It’s been roughly two years and two months since creative event organisers have been able to operate with anything resembling confidence.
Far too many have been lost to the sector, with others understandably gunshy about turning long-term plans into written-in-pen reality.
Following the adjusting of event capacity limits, the removal of Vaccine Pass requirements, the relaxing of international borders and the promise - yet exhausting wait - of a shift down from Red Light, there’s more reason for hope of Aotearoa’s events calendar recovering.
Minister for Arts, Culture and Heritage Carmel Sepuloni has this morning confirmed the extension of the Arts and Culture Event Support Scheme (ACESS) to cover new and recurring events from 15 June 2022 to 31 January 2023.
It’s a sizeable shift in support, given that it previously only covered events during that time period that could be proven as planned before the Red Light shift at the start of the year.
Other changes include registered events that are able to go ahead under the refreshed Red settings - uncapped outdoor events and indoor events of up to 200 - but are still impacted can request cover for non-recoverable losses incurred due to reduced audiences. The same goes if the regions moves between traffic light settings (ie Red to Orange).
“We’re working hard to deliver more certainty in an uncertain world,” Sepuloni states.
“The Government recognises the importance of giving the cultural events sector confidence and certainty, which is why we’re taking action to support the sector to begin planning events for the latter half of 2022.
“This change aims to further support our artists, musicians, performers and Kiwis who make a living out of arts and culture.
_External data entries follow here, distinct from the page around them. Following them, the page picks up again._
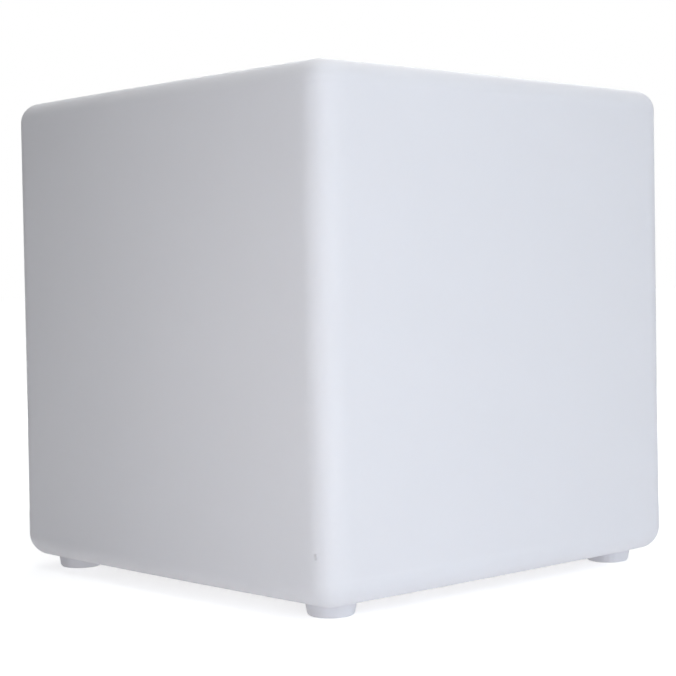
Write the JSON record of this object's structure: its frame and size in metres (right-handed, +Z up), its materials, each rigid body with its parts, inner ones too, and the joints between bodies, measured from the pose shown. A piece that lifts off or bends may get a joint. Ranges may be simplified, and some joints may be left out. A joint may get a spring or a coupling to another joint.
{
  "type": "led cube light",
  "caption": "Hollow white cube light on four moulded feet, with a rechargeable lamp unit screwed into its underside.",
  "frame": {"origin": "on the floor under the middle of the cube, in the plane of the four feet", "axes": "+Z up; front -Y, right +X"},
  "size_m": [0.4, 0.4, 0.4],
  "materials": {
    "shell_plastic": "satin translucent white polyethylene, rotationally moulded",
    "insert_brass": "turned, knurled outside",
    "seal_silicone": "soft silicone",
    "cover_plastic": "injection-moulded, fine satin",
    "screw_steel": "stainless",
    "switch_plastic": "black, satin",
    "button_plastic": "dark grey, soft gloss",
    "spring_steel": "drawn spring wire",
    "nut_plastic": "black moulded",
    "contact_metal": "nickel-plated",
    "nut_metal": "nickel-plated",
    "cap_silicone": "soft grey silicone",
    "pipe_plastic": "clear moulded acrylic",
    "cell_case": "steel can under printed-free film",
    "wrap_film": "blue shrink film",
    "board_laminate": "green solder mask",
    "clamp_plastic": "moulded",
    "header_plastic": "natural nylon",
    "chip_resin": "moulded resin",
    "capacitor_can": "sleeved aluminium can",
    "choke_ferrite": "ferrite",
    "lamp_package": "white package with a clear window",
    "platform_plastic": "white, reflective",
    "lamp_board_face": "aluminium core with white solder mask",
    "receiver_resin": "dark infrared-clear resin",
    "dome_plastic": "frosted polycarbonate",
    "lead_insulation": "soft lead covering"
  },
  "bodies": {
    "cube": {"cube_shell": "shell_plastic", "threaded_inserts": "insert_brass", "cover_gasket": "seal_silicone", "cover_plate": "cover_plastic", "cover_screws": "screw_steel", "button_body": "switch_plastic", "button_spring": "spring_steel", "button_seal": "seal_silicone", "button_nut": "nut_plastic", "button_tags": "contact_metal", "charging_socket": "switch_plastic", "socket_pin": "contact_metal", "socket_nut": "nut_metal", "socket_tags": "contact_metal", "cap_anchor": "cap_silicone", "charge_light_pipe": "pipe_plastic", "battery_cells": "cell_case", "battery_wrap": "wrap_film", "battery_guard_board": "board_laminate", "battery_clamp": "clamp_plastic", "clamp_screws": "screw_steel", "control_board": "board_laminate", "board_headers": "header_plastic", "board_chips": "chip_resin", "board_capacitors": "capacitor_can", "board_choke": "choke_ferrite", "charge_lamp": "lamp_package", "board_screws": "screw_steel", "lamp_platform": "platform_plastic", "lamp_board": "lamp_board_face", "lamps": "lamp_package", "lamp_header": "header_plastic", "signal_receiver": "receiver_resin", "lamp_board_screws": "screw_steel", "dome_seal": "seal_silicone", "lens_dome": "dome_plastic", "unit_screws": "screw_steel", "button_lead": "lead_insulation", "socket_lead": "lead_insulation", "battery_lead": "lead_insulation", "lamp_lead": "lead_insulation"},
    "button": {"power_button": "button_plastic"},
    "cap": {"socket_cap": "cap_silicone"}
  },
  "joints": [
    {"name": "button_press", "type": "slide", "parent": "cube", "child": "button", "axis": [0, 0, 1], "range_m": [0, 0.0015], "stiffness_N_per_m": 1500, "springref_m": -0.0015, "deforming": ["button_spring"]},
    {"name": "cap_hinge", "type": "hinge", "parent": "cube", "child": "cap", "pos_m": [0.022, 0.0395, 0.0249], "axis": [1, 0, 0], "range_deg": [0, 100]}
  ]
}
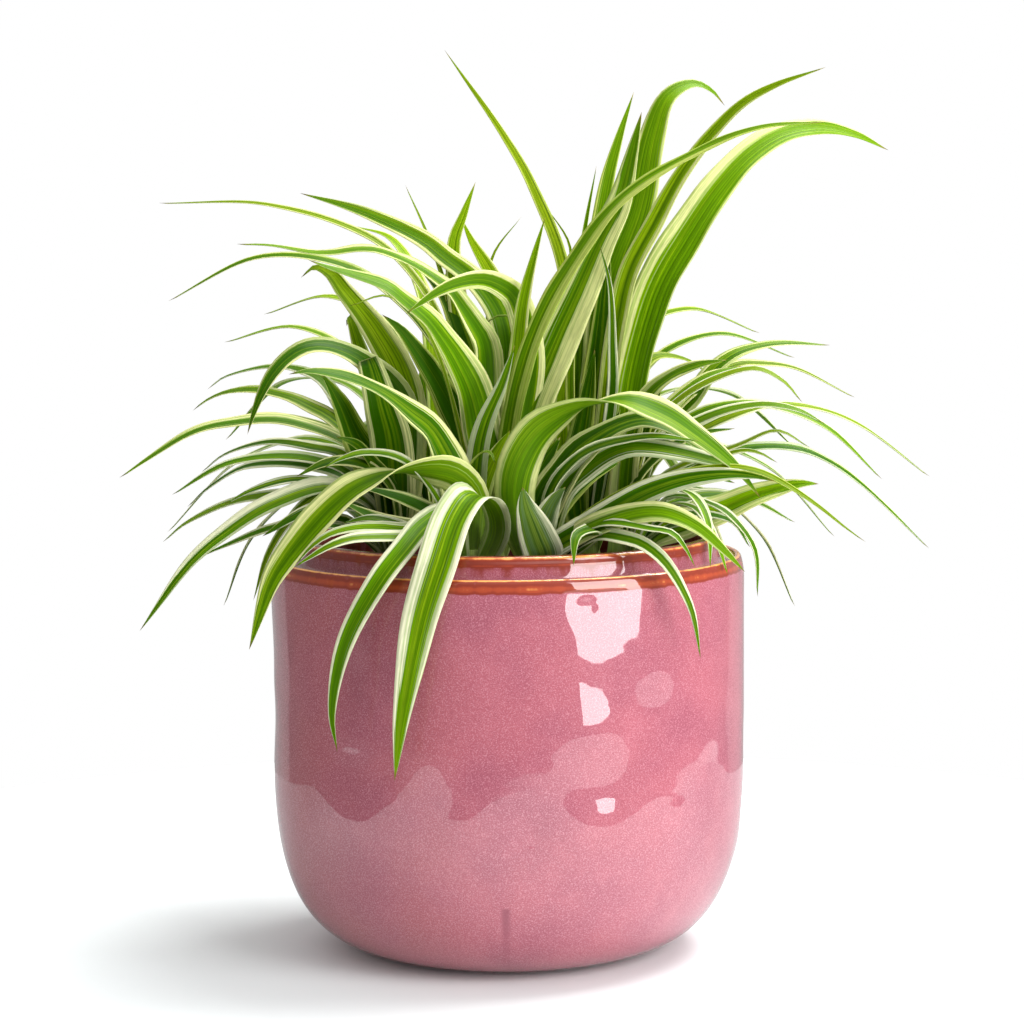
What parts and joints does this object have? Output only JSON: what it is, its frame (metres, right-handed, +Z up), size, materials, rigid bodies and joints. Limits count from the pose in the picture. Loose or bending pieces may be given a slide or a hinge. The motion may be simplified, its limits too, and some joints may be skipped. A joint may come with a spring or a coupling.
{
  "type": "potted spider plant",
  "caption": "Variegated spider plant with arching striped leaves, in a round-bottomed glazed stoneware pot with a stepped rim.",
  "frame": {"origin": "centre of the pot's flat underside", "axes": "+Z up along the pot's axis, -Y towards the picture's camera, +X to the right as seen from there"},
  "size_m": [0.326, 0.2469, 0.3616],
  "materials": {
    "pot_glaze": "gloss",
    "soil": "matte",
    "leaf": "satin"
  },
  "bodies": {
    "root": {"pot": "pot_glaze", "soil": "soil", "rosette_center_left": "leaf", "rosette_center_right": "leaf", "rosette_left": "leaf", "rosette_front_left": "leaf", "rosette_front_right": "leaf", "rosette_right": "leaf", "rosette_back_left": "leaf", "rosette_back_right": "leaf"}
  },
  "joints": []
}
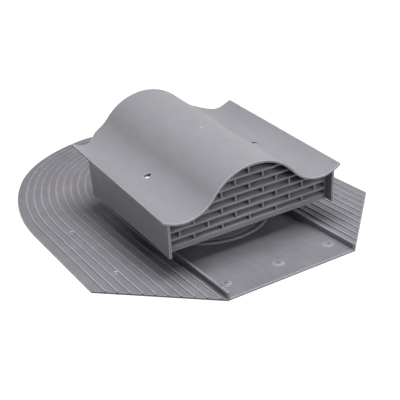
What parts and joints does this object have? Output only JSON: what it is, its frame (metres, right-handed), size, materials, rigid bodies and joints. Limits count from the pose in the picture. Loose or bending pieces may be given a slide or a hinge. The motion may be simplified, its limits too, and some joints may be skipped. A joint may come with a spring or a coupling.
{
  "type": "roof vent",
  "caption": "Roof vent with a ribbed flange, a round duct opening and a wave-shaped hood with a louvred front.",
  "frame": {"origin": "centre of the round duct opening, on the flange's underside", "axes": "+Z out of the roof, square to the flange; +Y up the roof slope, away from the louvred front; +X across the roof"},
  "size_m": [0.4206, 0.6006, 0.1453],
  "materials": {
    "dark_plastic": "moulded, fine grain, mid grey",
    "hood_plastic": "moulded, satin, light grey",
    "louvre_plastic": "moulded, satin, mid grey",
    "screw_steel": "zinc plated"
  },
  "bodies": {
    "root": {"base_flange": "dark_plastic", "hood_cover": "hood_plastic", "louvre_grille": "louvre_plastic", "cover_screws": "screw_steel"}
  },
  "joints": []
}
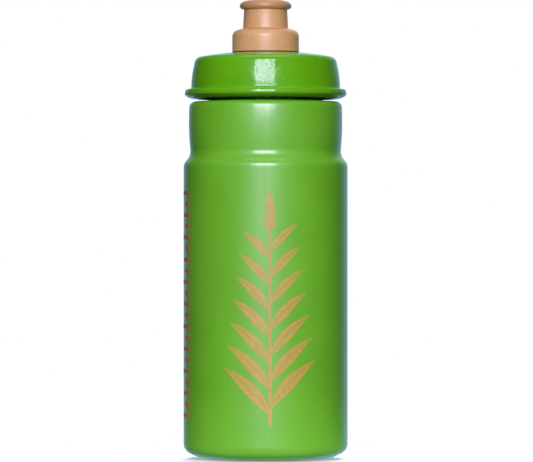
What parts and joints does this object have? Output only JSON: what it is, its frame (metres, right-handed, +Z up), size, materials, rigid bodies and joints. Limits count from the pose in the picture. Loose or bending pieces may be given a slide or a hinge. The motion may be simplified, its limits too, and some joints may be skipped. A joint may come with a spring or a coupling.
{
  "type": "cycling water bottle",
  "caption": "Cylindrical squeeze bottle with a finger groove, a screw-on domed lid and a push-pull drinking nozzle.",
  "frame": {"origin": "centre of the base, on the surface that the bottle stands on", "axes": "+Z up along the bottle's axis, -Y towards the printed front"},
  "size_m": [0.074, 0.074, 0.2074],
  "materials": {
    "body_plastic": "soft satin squeeze plastic, leaf green",
    "lid_plastic": "glossy moulded plastic, deeper leaf green",
    "nozzle_rubber": "smooth soft-touch rubber, warm tan",
    "valve_plastic": "natural off-white moulded plastic",
    "seal_rubber": "pale grey silicone",
    "print_ink": "thin tan-gold screen print",
    "mark_ink": "thin rust-orange screen print"
  },
  "bodies": {
    "bottle": {"bottle_body": "body_plastic"},
    "seal_ring": {"lid_gasket": "seal_rubber"},
    "lid": {"lid_shell": "lid_plastic", "spout_post": "valve_plastic", "post_seal": "seal_rubber", "valve_plug": "valve_plastic"},
    "nozzle": {"nozzle_sleeve": "valve_plastic", "nozzle_skin": "nozzle_rubber"}
  },
  "joints": [
    {"name": "lid_lift", "type": "slide", "parent": "bottle", "child": "seal_ring", "axis": [0, 0, 1], "range_m": [0, 0.0075]},
    {"name": "lid_turn", "type": "hinge", "parent": "seal_ring", "child": "lid", "pos_m": [0, 0, 0.17], "axis": [0, 0, 1], "range_deg": [0, 540]},
    {"name": "nozzle_pull", "type": "slide", "parent": "lid", "child": "nozzle", "axis": [0, 0, 1], "range_m": [0, 0.0058]}
  ],
  "couplings": [
    {"joint": "lid_lift", "follows": "lid_turn", "m_per_rad": 0.00079577}
  ]
}
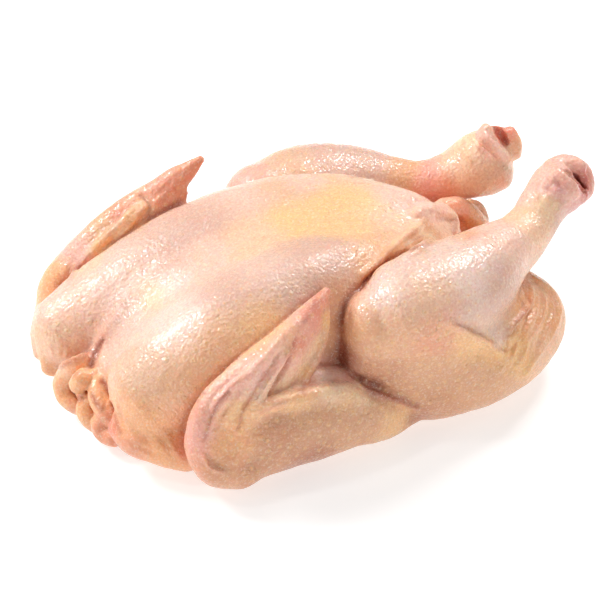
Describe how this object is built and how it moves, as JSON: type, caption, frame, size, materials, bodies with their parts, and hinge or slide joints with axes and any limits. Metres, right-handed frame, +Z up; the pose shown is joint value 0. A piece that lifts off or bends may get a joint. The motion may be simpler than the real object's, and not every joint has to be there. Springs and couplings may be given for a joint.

It also recognises that a critical part of securing our recovery will be the return of arts and cultural events for all New Zealanders to enjoy.
In a statement that many will be sure to keep in mind for future creative roadblocks, Sepuloni says “the Government remains absolutely committed to ensuring the arts and culture sector survives, adapts and thrives.”
Set up with the declared intent of reducing the financial risk that was understandably putting off arts and cultural event organisers with the unpredictable nature of COVID protocol changes, ACESS isn’t a silver bullet for all events.
But it’s already made a big difference for those who have used it since its introduction by Manatū Taonga Ministry of Culture and Heritage (MCH).
The bottom line is if events get cancelled, registered events should have the reassurance that they won’t be out of pocket, and the creatives and contractors involved will still get paid, if the event can’t go ahead.
ACESS covers events with an attendee capacity of 100-5000 people - ticketed or un-ticketed - or unticketed, free events with more than 5000. It includes covering unrecoverable costs, payments yet to be made to the likes of artists and production crew, and reasonable costs to the promoter/organiser for the planning and development of the event.
Ticketed events over the 5000 capacity limit fit under the Ministry for Business, Innovation and Employment’s (MBIE) Event Transition Support Payment scheme, which also includes new and recurring events.